Au Mexique, ce sont les femmes qui paient le plus cher pour la crise, les cartels de drogue et la corruption. Chaque jour, 9 femmes sont tuées. Mais il n’y a pas que leurs proches qui se battent. La jeunesse mexicaine se lance dans ce combat pour la vie et la mort par centaines de milliers. Au milieu de tout cela se battent nos camarades mexicains de la TMI.

La jeune femme mexicaine Alexis a été déclarée disparue à Cancún (dans l’État de Quintana Roo) le 8 novembre 2020. Elle était une amie proche des camarades d’Izquierda Socialista, la section sœur mexicaine de l’Étincelle. La famille d’Alexis, nos camarades et d’autres militants ont immédiatement lancé une campagne de recherche. Le lendemain, les autorités locales ont annoncé qu’Alexis avait été retrouvée. Assassinée et coupée en plusieurs morceaux. Mais si le gouvernement local n’avait pas été mis sous pression par la campagne de recherche, on n’aurait probablement plus jamais entendu parler d’Alexis.

Le meurtre d’Alexis est un féminicide, c’est-à-dire un meurtre commis pour la seule raison qu’elle est une femme. Ce crime est en plein essor au Mexique. En 2018, 3 580 femmes ont été tuées à ce titre. Ce nombre a plus que doublé au cours des six dernières années.

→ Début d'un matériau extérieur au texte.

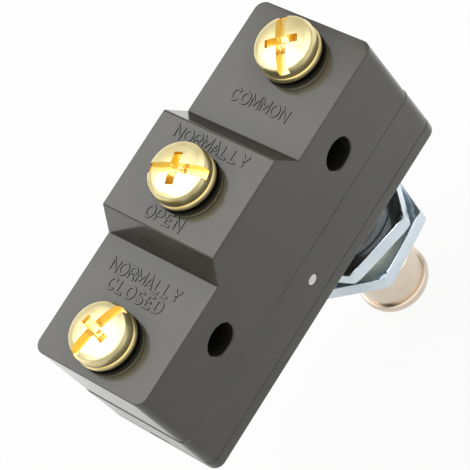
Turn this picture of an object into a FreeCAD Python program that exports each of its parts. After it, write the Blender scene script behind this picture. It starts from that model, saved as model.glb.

Pourquoi les femmes sont-elles tuées ?

Le phénomène des féminicides se développe au Mexique parallèlement à la stagnation économique depuis les années 1980. À l’époque, le phénomène a été constaté pour la première fois dans les secteurs d’exportation à bas salaires à la frontière américaine, dans le nord du pays. Depuis lors, l’économie mexicaine n’a pas bougé et le pays tout entier est devenu une zone à bas salaires. Dans le même temps, le trafic de drogue organisé a explosé. La « guerre contre les barons de la drogue » menée par le dernier gouvernement n’a pas échoué ; elle n’a jamais été menée du tout. L’étroite coopération entre ces gouvernements, l’armée et les cartels a depuis été prouvée. Les cartels ont échappé à tout contrôle et les différents gouvernements des États sont passés sous leur contrôle direct. La crise, les cartels et la corruption ont plongé toute la société dans un processus de désintégration.

Cependant, ces explications matérielles ne suffisent pas à expliquer la rapide augmentation des féminicides dans tout le pays. En effet, le sexisme, le « machisme », corrosif et rampant au Mexique y contribue également. C’est la combinaison de ce machisme et de la décadence sociale qui condamne les femmes à payer le prix le plus élevé : leur vie ! Ceci pour une situation pour laquelle l’énorme proportion de femmes de la classe ouvrière n’a aucune responsabilité. Le fait que ces meurtres ne sont pas exclusivement une question de genre, mais également une combinaison de facteurs liés à la propriété privée et à la pauvreté, est attesté par les nombreux meurtres « por pertenencia » (c’est-à-dire « sur la base de la propriété »). Les gangs de drogue assassinent les épouses, les sœurs et les mères de leurs rivaux afin de se venger d’eux – via la « propriété » féminine.

Un mouvement de masse pour le droit de vivre librement

Mais c’est une grave erreur de penser que les femmes vont simplement l’accepter. Depuis des années, d’énormes mouvements de masse portés par la jeunesse (féminine, mais également masculine) répondent à ces phénomènes. Nos camarades mexicaines y participent, en organisant la Ligue des femmes révolutionnaires dans les collèges et en luttant pour de vraies enquêtes concernant  les cas de féminicide qui ont eu lieu dans l’entourage proche de l’organisation.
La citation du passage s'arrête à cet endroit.